Task: Reproduce exactly the lines below, from the first through the one containing "grip_bend = 0.045", and nothing more.

↓

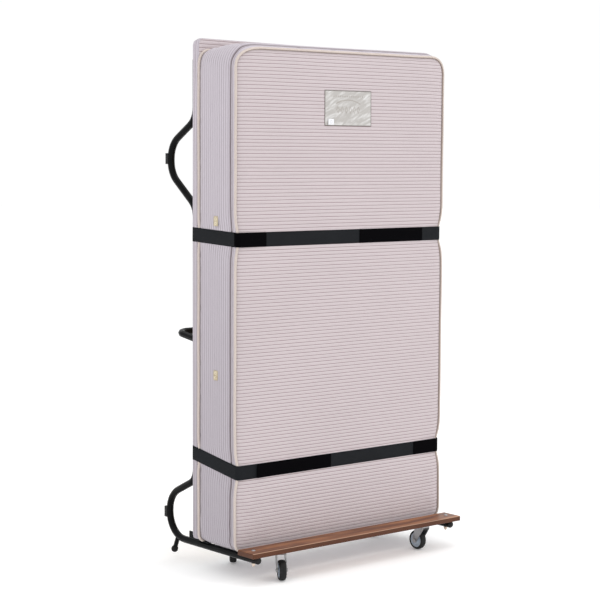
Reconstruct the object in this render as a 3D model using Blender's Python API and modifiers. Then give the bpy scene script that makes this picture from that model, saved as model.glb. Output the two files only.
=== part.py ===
"""Stand-up spare bed, stored upright on its head end: a mattress strapped to an upholstered base on a bent
steel tube frame with a wooden headboard plank and four swivel casters. Metres, +Z up, front faces -Y."""

import math

import bmesh
import bpy
from mathutils import Matrix, Vector

# Mattress and its trim
mattress_width = 1.070
mattress_length = 1.900
mattress_depth = 0.230
mattress_corner = 0.055
mattress_edge = 0.0115
mattress_lift = 0.008
corner_steps = 6
piping_radius = 0.004

# Upholstered base behind the mattress, with a board let into its back
base_side_margin = 0.006
base_gap = 0.005
base_depth = 0.035
base_lift = 0.007
base_rise = 0.042
base_corner = 0.016
board_thickness = 0.0154
board_margin = 0.012

# Tube frame, with the reach of each bend measured back from the mattress's front face
tube_radius = 0.014
frame_inset = 0.025
strap_channel = 0.003
leg_axis_reach = 0.4530
rail_height = 0.094
rail_end_reach = 0.1047
upper_leg_drop = 0.412
lower_leg_height = 0.190
lower_leg_axis_reach = 0.4640
upper_leg_straight = 0.010
upper_leg_flares = (math.radians(59), math.radians(52))
upper_leg_bend = 0.096
upper_return_bend = 0.075
lower_leg_straight = 0.008
lower_leg_flare = math.radians(64)
lower_leg_bend = 0.098
lower_return_bend = 0.067
rail_bend = 0.098
tube_drop = 0.073
crossbar_radius = 0.011
crossbar_drop = 0.035
crossbar_heights = {"upper": 1.190, "lower": 0.640}

# Grip hoop on the back
grip_radius = 0.014
grip_height = 0.902
grip_reach = 0.414
grip_rise = 0.018
grip_bend = 0.045

# Foot pads, pegs, end caps, brackets
pad_width = 0.027
pad_height = 0.043
pad_proud = 0.006
peg_radius = 0.009
peg_lean = math.radians(24)
peg_tip_radius = 0.0135
peg_floor_gap = 0.030
cap_stem = 0.018
bracket_thickness = 0.004
bracket_reach = 0.331
bracket_height = 0.026

# Headboard plank and its bolts
plank_overhang = 0.014
plank_depth = 0.096
plank_reach = 0.125
plank_thickness = 0.020
bolt_radius = 0.004
bolt_head_radius = 0.0085

# Caster beam and casters
beam_depth = 0.060
beam_thickness = 0.003
rear_stem_reach = 0.222
stem_offset = 0.377
trail = 0.028
wheel_radius = 0.040
wheel_width = 0.028
tyre_wall = 0.010
axle_radius = 0.004
fork_gap = 0.0165
fork_wall = 0.0025
fork_crown_drop = 0.0075
kingpin_radius = 0.005
caster_plate = 0.058
caster_headings = {
    "front_left": -120.0,
    "front_right": 90.0,
    "rear_left": 51.0,
    "rear_right": 76.0,
}
wheel_steps = 28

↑

Task output:
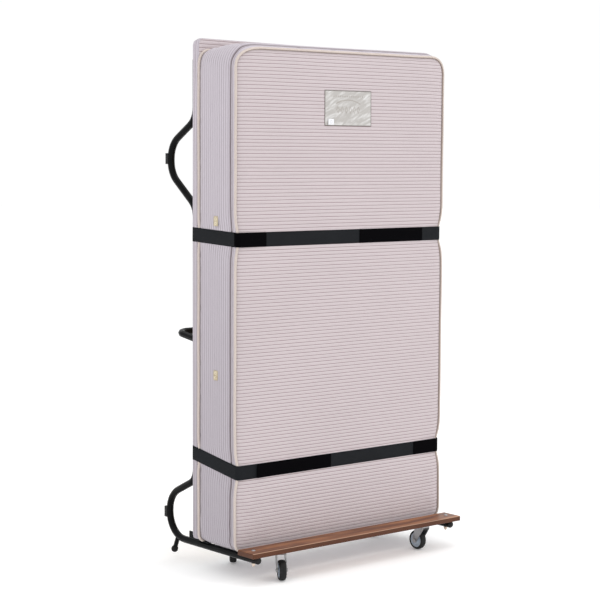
Reconstruct the object in this render as a 3D model using Blender's Python API and modifiers. Then give the bpy scene script that makes this picture from that model, saved as model.glb. Output the two files only.
=== part.py ===
"""Stand-up spare bed, stored upright on its head end: a mattress strapped to an upholstered base on a bent
steel tube frame with a wooden headboard plank and four swivel casters. Metres, +Z up, front faces -Y."""

import math

import bmesh
import bpy
from mathutils import Matrix, Vector

# Mattress and its trim
mattress_width = 1.070
mattress_length = 1.900
mattress_depth = 0.230
mattress_corner = 0.055
mattress_edge = 0.0115
mattress_lift = 0.008
corner_steps = 6
piping_radius = 0.004

# Upholstered base behind the mattress, with a board let into its back
base_side_margin = 0.006
base_gap = 0.005
base_depth = 0.035
base_lift = 0.007
base_rise = 0.042
base_corner = 0.016
board_thickness = 0.0154
board_margin = 0.012

# Tube frame, with the reach of each bend measured back from the mattress's front face
tube_radius = 0.014
frame_inset = 0.025
strap_channel = 0.003
leg_axis_reach = 0.4530
rail_height = 0.094
rail_end_reach = 0.1047
upper_leg_drop = 0.412
lower_leg_height = 0.190
lower_leg_axis_reach = 0.4640
upper_leg_straight = 0.010
upper_leg_flares = (math.radians(59), math.radians(52))
upper_leg_bend = 0.096
upper_return_bend = 0.075
lower_leg_straight = 0.008
lower_leg_flare = math.radians(64)
lower_leg_bend = 0.098
lower_return_bend = 0.067
rail_bend = 0.098
tube_drop = 0.073
crossbar_radius = 0.011
crossbar_drop = 0.035
crossbar_heights = {"upper": 1.190, "lower": 0.640}

# Grip hoop on the back
grip_radius = 0.014
grip_height = 0.902
grip_reach = 0.414
grip_rise = 0.018
grip_bend = 0.045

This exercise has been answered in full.